Written instruction:
The records should be written out in full, with nothing altered.

Task inputs:
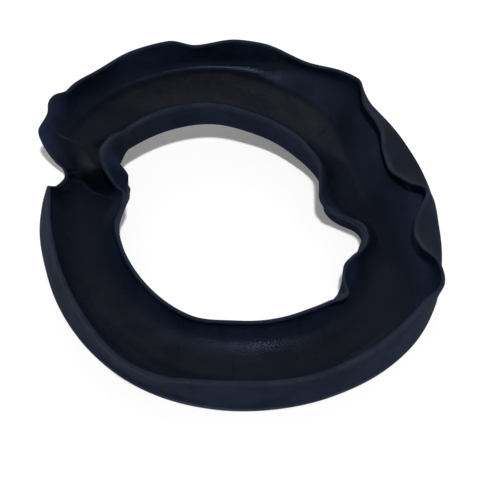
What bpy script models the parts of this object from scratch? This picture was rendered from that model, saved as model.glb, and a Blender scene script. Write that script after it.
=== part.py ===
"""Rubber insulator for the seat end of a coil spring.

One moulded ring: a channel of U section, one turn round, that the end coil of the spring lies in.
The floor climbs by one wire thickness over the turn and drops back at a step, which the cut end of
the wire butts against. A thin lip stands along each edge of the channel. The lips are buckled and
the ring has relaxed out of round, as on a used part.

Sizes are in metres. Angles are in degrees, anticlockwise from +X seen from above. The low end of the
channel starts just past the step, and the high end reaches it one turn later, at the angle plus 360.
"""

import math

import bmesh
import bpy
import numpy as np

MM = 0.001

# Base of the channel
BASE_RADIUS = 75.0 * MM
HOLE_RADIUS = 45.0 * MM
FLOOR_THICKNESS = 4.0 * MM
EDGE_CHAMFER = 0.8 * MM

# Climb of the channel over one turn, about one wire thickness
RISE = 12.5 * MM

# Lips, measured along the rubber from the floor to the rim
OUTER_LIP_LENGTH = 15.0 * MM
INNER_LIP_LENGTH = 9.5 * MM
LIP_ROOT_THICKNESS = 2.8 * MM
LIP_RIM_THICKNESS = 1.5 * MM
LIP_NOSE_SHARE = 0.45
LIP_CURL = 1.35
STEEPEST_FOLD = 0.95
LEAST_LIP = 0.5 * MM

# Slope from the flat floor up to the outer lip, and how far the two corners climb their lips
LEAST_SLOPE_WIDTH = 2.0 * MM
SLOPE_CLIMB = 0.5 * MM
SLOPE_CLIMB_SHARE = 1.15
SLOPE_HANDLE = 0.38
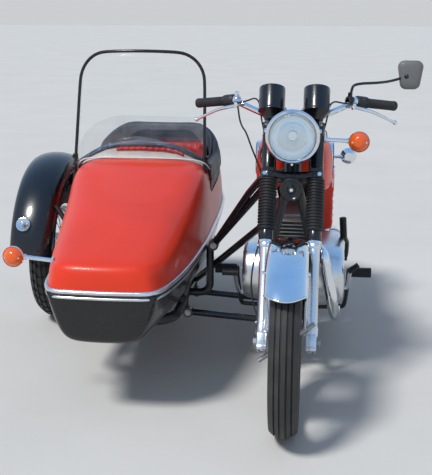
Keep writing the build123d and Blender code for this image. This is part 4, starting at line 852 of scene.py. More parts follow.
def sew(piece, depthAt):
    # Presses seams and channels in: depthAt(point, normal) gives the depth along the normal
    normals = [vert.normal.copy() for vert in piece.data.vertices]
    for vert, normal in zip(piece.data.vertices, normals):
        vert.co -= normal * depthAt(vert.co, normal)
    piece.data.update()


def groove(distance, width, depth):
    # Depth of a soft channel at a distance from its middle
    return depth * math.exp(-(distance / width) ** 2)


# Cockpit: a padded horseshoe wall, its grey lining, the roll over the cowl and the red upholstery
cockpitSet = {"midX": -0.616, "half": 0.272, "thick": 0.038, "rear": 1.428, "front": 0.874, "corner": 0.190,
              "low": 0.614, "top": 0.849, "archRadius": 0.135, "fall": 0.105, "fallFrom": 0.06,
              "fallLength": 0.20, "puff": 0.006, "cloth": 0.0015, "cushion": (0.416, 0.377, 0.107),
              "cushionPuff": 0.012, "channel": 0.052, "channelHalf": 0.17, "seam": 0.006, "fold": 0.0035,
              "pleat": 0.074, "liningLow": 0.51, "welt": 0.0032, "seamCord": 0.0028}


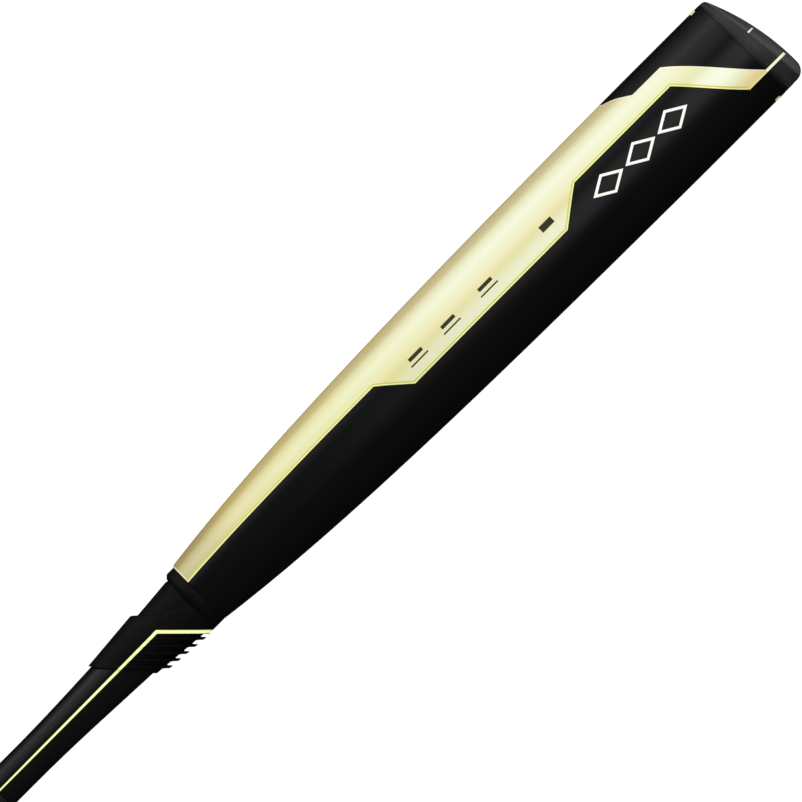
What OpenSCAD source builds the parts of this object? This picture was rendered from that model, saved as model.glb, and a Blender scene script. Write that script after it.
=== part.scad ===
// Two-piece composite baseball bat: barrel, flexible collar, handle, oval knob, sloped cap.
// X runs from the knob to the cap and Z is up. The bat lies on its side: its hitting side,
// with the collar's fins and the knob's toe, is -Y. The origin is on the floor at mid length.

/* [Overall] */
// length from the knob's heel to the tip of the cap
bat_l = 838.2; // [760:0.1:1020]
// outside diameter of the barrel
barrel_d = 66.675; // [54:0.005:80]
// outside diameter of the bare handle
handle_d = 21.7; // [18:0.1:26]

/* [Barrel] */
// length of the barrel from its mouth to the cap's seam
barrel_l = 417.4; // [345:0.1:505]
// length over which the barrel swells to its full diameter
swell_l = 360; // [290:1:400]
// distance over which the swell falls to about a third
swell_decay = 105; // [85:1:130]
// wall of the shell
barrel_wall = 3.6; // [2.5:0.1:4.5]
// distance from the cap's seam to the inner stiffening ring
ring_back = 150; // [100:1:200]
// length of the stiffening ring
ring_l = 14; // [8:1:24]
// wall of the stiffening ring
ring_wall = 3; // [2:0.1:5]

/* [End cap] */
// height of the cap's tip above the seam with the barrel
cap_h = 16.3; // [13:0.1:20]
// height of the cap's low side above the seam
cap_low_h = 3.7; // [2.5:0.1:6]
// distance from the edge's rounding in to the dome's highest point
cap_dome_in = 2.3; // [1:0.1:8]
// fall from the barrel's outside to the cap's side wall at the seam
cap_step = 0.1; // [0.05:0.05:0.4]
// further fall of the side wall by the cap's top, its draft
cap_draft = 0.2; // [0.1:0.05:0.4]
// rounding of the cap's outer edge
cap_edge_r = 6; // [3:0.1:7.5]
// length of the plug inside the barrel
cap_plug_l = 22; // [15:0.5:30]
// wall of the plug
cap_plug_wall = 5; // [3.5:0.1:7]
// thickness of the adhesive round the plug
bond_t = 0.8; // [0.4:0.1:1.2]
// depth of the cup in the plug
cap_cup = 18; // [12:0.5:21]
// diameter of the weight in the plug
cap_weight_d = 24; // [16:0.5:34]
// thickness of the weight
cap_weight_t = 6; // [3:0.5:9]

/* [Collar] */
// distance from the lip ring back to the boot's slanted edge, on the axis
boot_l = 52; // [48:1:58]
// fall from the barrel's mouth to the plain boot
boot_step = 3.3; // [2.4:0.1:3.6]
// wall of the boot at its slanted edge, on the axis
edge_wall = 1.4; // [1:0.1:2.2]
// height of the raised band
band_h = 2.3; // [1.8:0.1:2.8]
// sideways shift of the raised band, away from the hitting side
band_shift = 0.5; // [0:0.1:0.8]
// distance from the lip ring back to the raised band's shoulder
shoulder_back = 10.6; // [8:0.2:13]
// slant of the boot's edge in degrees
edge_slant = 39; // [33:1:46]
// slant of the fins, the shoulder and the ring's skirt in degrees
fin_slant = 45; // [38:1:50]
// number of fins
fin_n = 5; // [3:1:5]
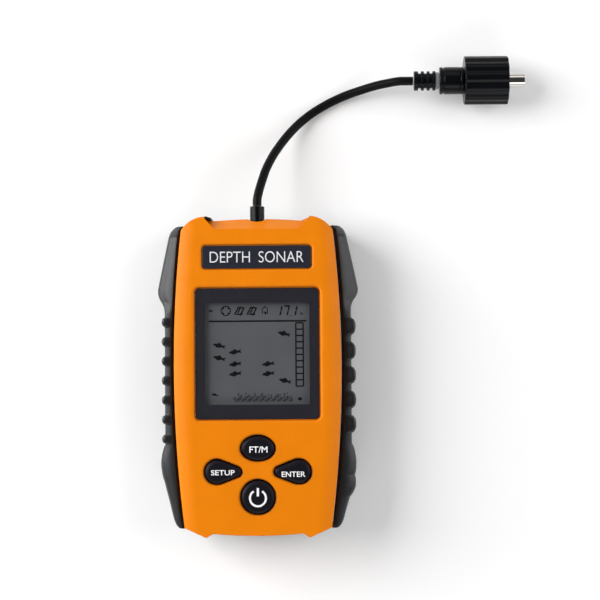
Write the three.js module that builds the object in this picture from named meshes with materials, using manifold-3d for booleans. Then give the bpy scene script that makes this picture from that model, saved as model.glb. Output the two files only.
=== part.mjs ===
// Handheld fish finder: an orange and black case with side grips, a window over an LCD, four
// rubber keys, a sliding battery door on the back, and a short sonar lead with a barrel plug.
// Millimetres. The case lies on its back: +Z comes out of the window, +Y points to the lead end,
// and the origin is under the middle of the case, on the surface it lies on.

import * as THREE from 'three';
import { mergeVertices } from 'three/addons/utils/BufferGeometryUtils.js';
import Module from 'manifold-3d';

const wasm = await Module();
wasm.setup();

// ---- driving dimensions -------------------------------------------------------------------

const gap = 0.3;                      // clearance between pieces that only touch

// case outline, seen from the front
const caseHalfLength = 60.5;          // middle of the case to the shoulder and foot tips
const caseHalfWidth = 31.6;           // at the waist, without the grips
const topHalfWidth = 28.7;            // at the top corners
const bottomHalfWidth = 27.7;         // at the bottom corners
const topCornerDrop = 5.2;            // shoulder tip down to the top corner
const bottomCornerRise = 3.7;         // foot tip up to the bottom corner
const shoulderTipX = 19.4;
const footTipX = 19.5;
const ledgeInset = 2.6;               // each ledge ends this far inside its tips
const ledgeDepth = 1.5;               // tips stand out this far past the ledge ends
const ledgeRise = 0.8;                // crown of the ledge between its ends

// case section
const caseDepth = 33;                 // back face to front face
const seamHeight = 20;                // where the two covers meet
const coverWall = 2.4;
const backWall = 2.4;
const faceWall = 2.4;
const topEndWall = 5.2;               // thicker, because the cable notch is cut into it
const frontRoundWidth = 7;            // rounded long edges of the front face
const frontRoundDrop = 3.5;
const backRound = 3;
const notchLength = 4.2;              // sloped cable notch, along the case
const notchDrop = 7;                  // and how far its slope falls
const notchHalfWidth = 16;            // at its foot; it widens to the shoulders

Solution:
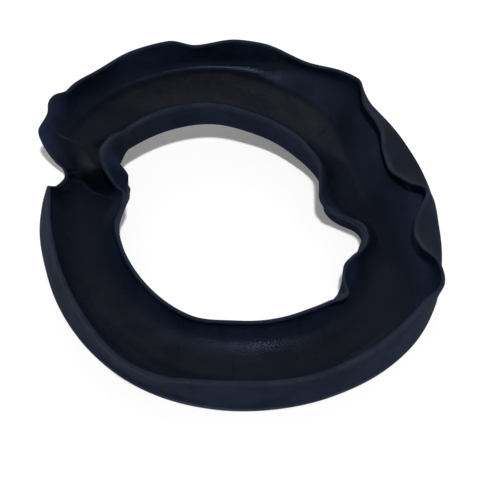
What bpy script models the parts of this object from scratch? This picture was rendered from that model, saved as model.glb, and a Blender scene script. Write that script after it.
=== part.py ===
"""Rubber insulator for the seat end of a coil spring.

One moulded ring: a channel of U section, one turn round, that the end coil of the spring lies in.
The floor climbs by one wire thickness over the turn and drops back at a step, which the cut end of
the wire butts against. A thin lip stands along each edge of the channel. The lips are buckled and
the ring has relaxed out of round, as on a used part.

Sizes are in metres. Angles are in degrees, anticlockwise from +X seen from above. The low end of the
channel starts just past the step, and the high end reaches it one turn later, at the angle plus 360.
"""

import math

import bmesh
import bpy
import numpy as np

MM = 0.001

# Base of the channel
BASE_RADIUS = 75.0 * MM
HOLE_RADIUS = 45.0 * MM
FLOOR_THICKNESS = 4.0 * MM
EDGE_CHAMFER = 0.8 * MM

# Climb of the channel over one turn, about one wire thickness
RISE = 12.5 * MM

# Lips, measured along the rubber from the floor to the rim
OUTER_LIP_LENGTH = 15.0 * MM
INNER_LIP_LENGTH = 9.5 * MM
LIP_ROOT_THICKNESS = 2.8 * MM
LIP_RIM_THICKNESS = 1.5 * MM
LIP_NOSE_SHARE = 0.45
LIP_CURL = 1.35
STEEPEST_FOLD = 0.95
LEAST_LIP = 0.5 * MM

# Slope from the flat floor up to the outer lip, and how far the two corners climb their lips
LEAST_SLOPE_WIDTH = 2.0 * MM
SLOPE_CLIMB = 0.5 * MM
SLOPE_CLIMB_SHARE = 1.15
SLOPE_HANDLE = 0.38
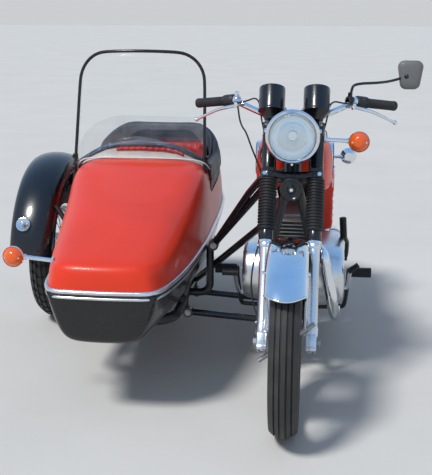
Keep writing the build123d and Blender code for this image. This is part 4, starting at line 852 of scene.py. More parts follow.
def sew(piece, depthAt):
    # Presses seams and channels in: depthAt(point, normal) gives the depth along the normal
    normals = [vert.normal.copy() for vert in piece.data.vertices]
    for vert, normal in zip(piece.data.vertices, normals):
        vert.co -= normal * depthAt(vert.co, normal)
    piece.data.update()


def groove(distance, width, depth):
    # Depth of a soft channel at a distance from its middle
    return depth * math.exp(-(distance / width) ** 2)


# Cockpit: a padded horseshoe wall, its grey lining, the roll over the cowl and the red upholstery
cockpitSet = {"midX": -0.616, "half": 0.272, "thick": 0.038, "rear": 1.428, "front": 0.874, "corner": 0.190,
              "low": 0.614, "top": 0.849, "archRadius": 0.135, "fall": 0.105, "fallFrom": 0.06,
              "fallLength": 0.20, "puff": 0.006, "cloth": 0.0015, "cushion": (0.416, 0.377, 0.107),
              "cushionPuff": 0.012, "channel": 0.052, "channelHalf": 0.17, "seam": 0.006, "fold": 0.0035,
              "pleat": 0.074, "liningLow": 0.51, "welt": 0.0032, "seamCord": 0.0028}


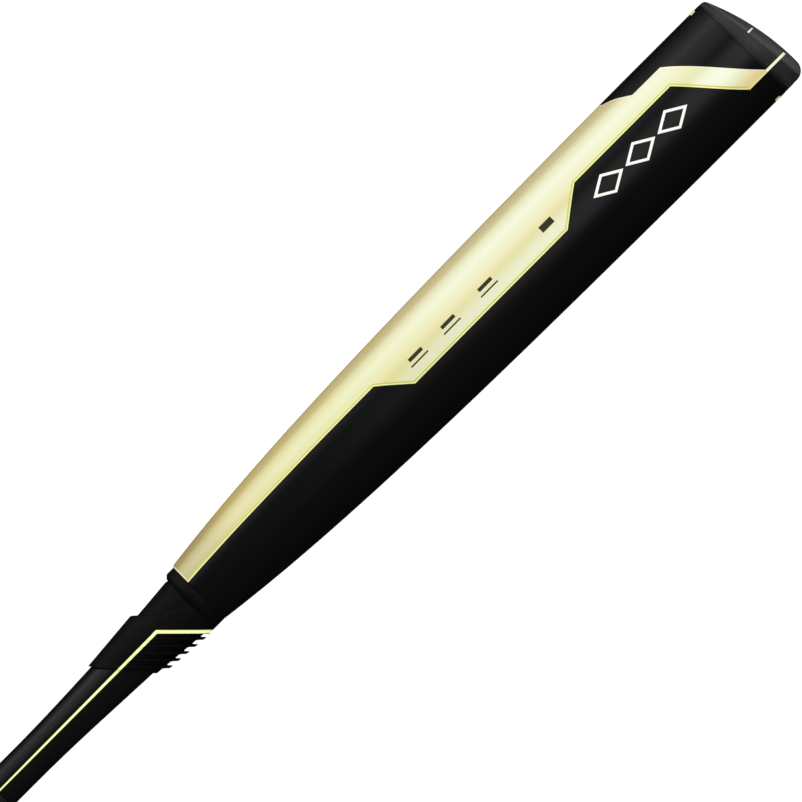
What OpenSCAD source builds the parts of this object? This picture was rendered from that model, saved as model.glb, and a Blender scene script. Write that script after it.
=== part.scad ===
// Two-piece composite baseball bat: barrel, flexible collar, handle, oval knob, sloped cap.
// X runs from the knob to the cap and Z is up. The bat lies on its side: its hitting side,
// with the collar's fins and the knob's toe, is -Y. The origin is on the floor at mid length.

/* [Overall] */
// length from the knob's heel to the tip of the cap
bat_l = 838.2; // [760:0.1:1020]
// outside diameter of the barrel
barrel_d = 66.675; // [54:0.005:80]
// outside diameter of the bare handle
handle_d = 21.7; // [18:0.1:26]

/* [Barrel] */
// length of the barrel from its mouth to the cap's seam
barrel_l = 417.4; // [345:0.1:505]
// length over which the barrel swells to its full diameter
swell_l = 360; // [290:1:400]
// distance over which the swell falls to about a third
swell_decay = 105; // [85:1:130]
// wall of the shell
barrel_wall = 3.6; // [2.5:0.1:4.5]
// distance from the cap's seam to the inner stiffening ring
ring_back = 150; // [100:1:200]
// length of the stiffening ring
ring_l = 14; // [8:1:24]
// wall of the stiffening ring
ring_wall = 3; // [2:0.1:5]

/* [End cap] */
// height of the cap's tip above the seam with the barrel
cap_h = 16.3; // [13:0.1:20]
// height of the cap's low side above the seam
cap_low_h = 3.7; // [2.5:0.1:6]
// distance from the edge's rounding in to the dome's highest point
cap_dome_in = 2.3; // [1:0.1:8]
// fall from the barrel's outside to the cap's side wall at the seam
cap_step = 0.1; // [0.05:0.05:0.4]
// further fall of the side wall by the cap's top, its draft
cap_draft = 0.2; // [0.1:0.05:0.4]
// rounding of the cap's outer edge
cap_edge_r = 6; // [3:0.1:7.5]
// length of the plug inside the barrel
cap_plug_l = 22; // [15:0.5:30]
// wall of the plug
cap_plug_wall = 5; // [3.5:0.1:7]
// thickness of the adhesive round the plug
bond_t = 0.8; // [0.4:0.1:1.2]
// depth of the cup in the plug
cap_cup = 18; // [12:0.5:21]
// diameter of the weight in the plug
cap_weight_d = 24; // [16:0.5:34]
// thickness of the weight
cap_weight_t = 6; // [3:0.5:9]

/* [Collar] */
// distance from the lip ring back to the boot's slanted edge, on the axis
boot_l = 52; // [48:1:58]
// fall from the barrel's mouth to the plain boot
boot_step = 3.3; // [2.4:0.1:3.6]
// wall of the boot at its slanted edge, on the axis
edge_wall = 1.4; // [1:0.1:2.2]
// height of the raised band
band_h = 2.3; // [1.8:0.1:2.8]
// sideways shift of the raised band, away from the hitting side
band_shift = 0.5; // [0:0.1:0.8]
// distance from the lip ring back to the raised band's shoulder
shoulder_back = 10.6; // [8:0.2:13]
// slant of the boot's edge in degrees
edge_slant = 39; // [33:1:46]
// slant of the fins, the shoulder and the ring's skirt in degrees
fin_slant = 45; // [38:1:50]
// number of fins
fin_n = 5; // [3:1:5]
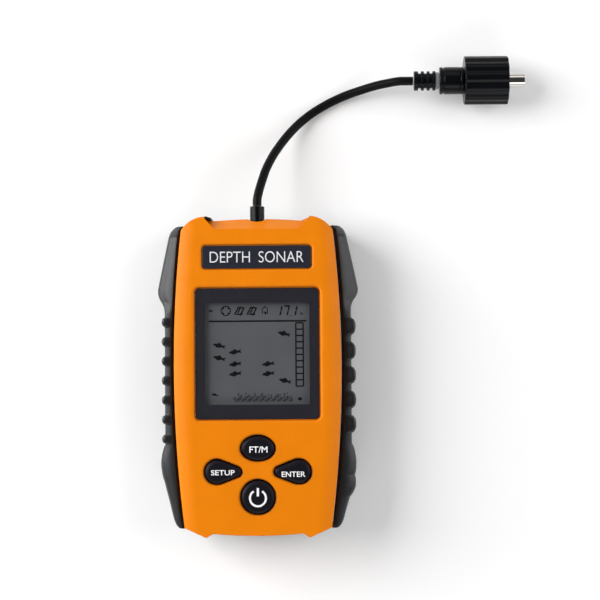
Write the three.js module that builds the object in this picture from named meshes with materials, using manifold-3d for booleans. Then give the bpy scene script that makes this picture from that model, saved as model.glb. Output the two files only.
=== part.mjs ===
// Handheld fish finder: an orange and black case with side grips, a window over an LCD, four
// rubber keys, a sliding battery door on the back, and a short sonar lead with a barrel plug.
// Millimetres. The case lies on its back: +Z comes out of the window, +Y points to the lead end,
// and the origin is under the middle of the case, on the surface it lies on.

import * as THREE from 'three';
import { mergeVertices } from 'three/addons/utils/BufferGeometryUtils.js';
import Module from 'manifold-3d';

const wasm = await Module();
wasm.setup();

// ---- driving dimensions -------------------------------------------------------------------

const gap = 0.3;                      // clearance between pieces that only touch

// case outline, seen from the front
const caseHalfLength = 60.5;          // middle of the case to the shoulder and foot tips
const caseHalfWidth = 31.6;           // at the waist, without the grips
const topHalfWidth = 28.7;            // at the top corners
const bottomHalfWidth = 27.7;         // at the bottom corners
const topCornerDrop = 5.2;            // shoulder tip down to the top corner
const bottomCornerRise = 3.7;         // foot tip up to the bottom corner
const shoulderTipX = 19.4;
const footTipX = 19.5;
const ledgeInset = 2.6;               // each ledge ends this far inside its tips
const ledgeDepth = 1.5;               // tips stand out this far past the ledge ends
const ledgeRise = 0.8;                // crown of the ledge between its ends

// case section
const caseDepth = 33;                 // back face to front face
const seamHeight = 20;                // where the two covers meet
const coverWall = 2.4;
const backWall = 2.4;
const faceWall = 2.4;
const topEndWall = 5.2;               // thicker, because the cable notch is cut into it
const frontRoundWidth = 7;            // rounded long edges of the front face
const frontRoundDrop = 3.5;
const backRound = 3;
const notchLength = 4.2;              // sloped cable notch, along the case
const notchDrop = 7;                  // and how far its slope falls
const notchHalfWidth = 16;            // at its foot; it widens to the shoulders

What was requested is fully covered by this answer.